» Entries provided
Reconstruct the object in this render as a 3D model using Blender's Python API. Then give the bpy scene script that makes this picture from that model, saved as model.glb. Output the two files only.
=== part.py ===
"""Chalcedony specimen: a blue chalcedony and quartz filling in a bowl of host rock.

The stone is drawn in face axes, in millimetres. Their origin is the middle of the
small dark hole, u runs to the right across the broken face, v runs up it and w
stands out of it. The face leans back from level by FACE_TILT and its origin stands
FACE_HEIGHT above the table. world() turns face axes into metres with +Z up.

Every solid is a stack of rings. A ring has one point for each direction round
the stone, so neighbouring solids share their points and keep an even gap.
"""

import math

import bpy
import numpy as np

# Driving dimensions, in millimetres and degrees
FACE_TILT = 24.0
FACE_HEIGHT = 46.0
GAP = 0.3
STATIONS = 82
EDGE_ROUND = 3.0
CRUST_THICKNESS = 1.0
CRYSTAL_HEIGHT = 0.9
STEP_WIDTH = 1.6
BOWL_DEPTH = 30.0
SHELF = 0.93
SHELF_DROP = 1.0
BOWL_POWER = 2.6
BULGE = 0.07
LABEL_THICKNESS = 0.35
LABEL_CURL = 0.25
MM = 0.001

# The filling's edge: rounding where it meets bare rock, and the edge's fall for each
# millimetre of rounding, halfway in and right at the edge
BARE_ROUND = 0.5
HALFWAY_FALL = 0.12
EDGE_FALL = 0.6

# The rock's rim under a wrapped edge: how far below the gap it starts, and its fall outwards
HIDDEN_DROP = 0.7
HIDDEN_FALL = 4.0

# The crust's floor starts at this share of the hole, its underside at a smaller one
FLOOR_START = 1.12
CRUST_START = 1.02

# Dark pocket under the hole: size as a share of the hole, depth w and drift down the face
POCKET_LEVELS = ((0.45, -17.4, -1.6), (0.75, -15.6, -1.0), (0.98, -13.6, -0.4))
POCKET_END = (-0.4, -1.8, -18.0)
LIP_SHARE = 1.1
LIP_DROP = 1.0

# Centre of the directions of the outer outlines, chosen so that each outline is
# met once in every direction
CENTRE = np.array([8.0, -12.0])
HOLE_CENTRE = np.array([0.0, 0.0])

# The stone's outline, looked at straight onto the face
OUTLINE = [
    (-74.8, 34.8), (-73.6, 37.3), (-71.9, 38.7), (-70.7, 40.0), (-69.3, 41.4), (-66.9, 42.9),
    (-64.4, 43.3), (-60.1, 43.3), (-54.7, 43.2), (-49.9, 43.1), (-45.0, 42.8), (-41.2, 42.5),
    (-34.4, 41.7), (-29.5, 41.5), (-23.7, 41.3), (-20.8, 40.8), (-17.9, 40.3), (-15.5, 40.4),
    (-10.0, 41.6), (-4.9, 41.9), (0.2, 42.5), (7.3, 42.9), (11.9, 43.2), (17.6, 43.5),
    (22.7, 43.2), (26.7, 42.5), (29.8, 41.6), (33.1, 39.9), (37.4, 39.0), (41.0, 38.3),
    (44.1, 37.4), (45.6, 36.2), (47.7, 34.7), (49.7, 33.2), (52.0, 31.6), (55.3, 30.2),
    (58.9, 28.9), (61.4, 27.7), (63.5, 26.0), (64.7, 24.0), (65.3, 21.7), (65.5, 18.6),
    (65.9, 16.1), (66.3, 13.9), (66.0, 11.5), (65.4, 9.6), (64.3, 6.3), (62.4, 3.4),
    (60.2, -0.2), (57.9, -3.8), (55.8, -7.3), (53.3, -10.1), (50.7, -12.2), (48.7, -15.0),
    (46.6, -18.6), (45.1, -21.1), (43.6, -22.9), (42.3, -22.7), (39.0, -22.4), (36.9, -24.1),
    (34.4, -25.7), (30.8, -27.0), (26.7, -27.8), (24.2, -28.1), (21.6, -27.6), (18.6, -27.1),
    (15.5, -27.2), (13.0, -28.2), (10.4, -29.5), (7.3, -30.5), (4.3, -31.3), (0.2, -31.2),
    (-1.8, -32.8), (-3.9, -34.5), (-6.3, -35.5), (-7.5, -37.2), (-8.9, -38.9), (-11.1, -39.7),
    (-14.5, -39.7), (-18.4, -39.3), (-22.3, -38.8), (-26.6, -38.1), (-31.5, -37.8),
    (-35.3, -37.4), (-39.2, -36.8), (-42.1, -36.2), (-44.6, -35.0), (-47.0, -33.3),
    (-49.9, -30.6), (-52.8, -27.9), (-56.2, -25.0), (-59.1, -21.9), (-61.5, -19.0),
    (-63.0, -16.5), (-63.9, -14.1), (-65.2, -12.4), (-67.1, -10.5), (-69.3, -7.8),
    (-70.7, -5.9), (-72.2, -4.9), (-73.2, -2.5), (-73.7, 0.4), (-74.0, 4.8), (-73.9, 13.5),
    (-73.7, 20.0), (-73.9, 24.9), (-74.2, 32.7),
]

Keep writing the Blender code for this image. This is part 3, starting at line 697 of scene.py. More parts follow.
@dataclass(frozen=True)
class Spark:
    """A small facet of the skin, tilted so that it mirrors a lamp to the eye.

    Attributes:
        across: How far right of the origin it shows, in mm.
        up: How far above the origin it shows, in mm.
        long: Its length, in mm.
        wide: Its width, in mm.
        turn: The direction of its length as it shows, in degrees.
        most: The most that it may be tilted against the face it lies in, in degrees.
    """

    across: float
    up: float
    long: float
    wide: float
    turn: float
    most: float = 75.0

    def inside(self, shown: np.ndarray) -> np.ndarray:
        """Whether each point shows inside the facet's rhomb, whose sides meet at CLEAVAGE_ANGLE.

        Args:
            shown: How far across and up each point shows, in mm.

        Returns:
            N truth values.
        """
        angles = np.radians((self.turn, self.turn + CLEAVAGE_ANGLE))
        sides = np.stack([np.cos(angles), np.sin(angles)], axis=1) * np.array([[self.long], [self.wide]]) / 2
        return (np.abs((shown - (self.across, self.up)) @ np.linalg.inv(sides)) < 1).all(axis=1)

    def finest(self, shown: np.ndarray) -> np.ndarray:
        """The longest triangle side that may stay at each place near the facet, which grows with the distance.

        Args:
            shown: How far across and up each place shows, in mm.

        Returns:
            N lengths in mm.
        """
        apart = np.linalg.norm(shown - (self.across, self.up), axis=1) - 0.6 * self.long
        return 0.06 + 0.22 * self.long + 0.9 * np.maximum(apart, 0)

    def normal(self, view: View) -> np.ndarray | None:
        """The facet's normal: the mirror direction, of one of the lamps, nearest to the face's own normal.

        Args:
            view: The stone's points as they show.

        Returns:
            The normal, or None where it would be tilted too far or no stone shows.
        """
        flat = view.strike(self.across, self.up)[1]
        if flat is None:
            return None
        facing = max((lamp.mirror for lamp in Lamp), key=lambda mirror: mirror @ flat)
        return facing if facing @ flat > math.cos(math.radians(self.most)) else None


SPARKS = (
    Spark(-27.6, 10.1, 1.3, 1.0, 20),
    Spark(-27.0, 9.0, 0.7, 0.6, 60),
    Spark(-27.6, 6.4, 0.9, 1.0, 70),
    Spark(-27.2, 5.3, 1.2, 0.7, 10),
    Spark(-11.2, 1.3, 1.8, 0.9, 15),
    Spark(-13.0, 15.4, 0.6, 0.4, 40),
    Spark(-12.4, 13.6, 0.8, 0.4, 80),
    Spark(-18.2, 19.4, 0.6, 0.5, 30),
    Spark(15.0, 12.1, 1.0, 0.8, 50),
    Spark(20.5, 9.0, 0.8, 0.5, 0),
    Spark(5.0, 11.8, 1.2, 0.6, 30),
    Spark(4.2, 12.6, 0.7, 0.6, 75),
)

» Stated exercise
From the line with "Keep writing the" through the line with "to the eye.", repeat every line exactly, both ends included, and nothing outside that range.

» Reply to the exercise
Keep writing the Blender code for this image. This is part 3, starting at line 697 of scene.py. More parts follow.
@dataclass(frozen=True)
class Spark:
    """A small facet of the skin, tilted so that it mirrors a lamp to the eye.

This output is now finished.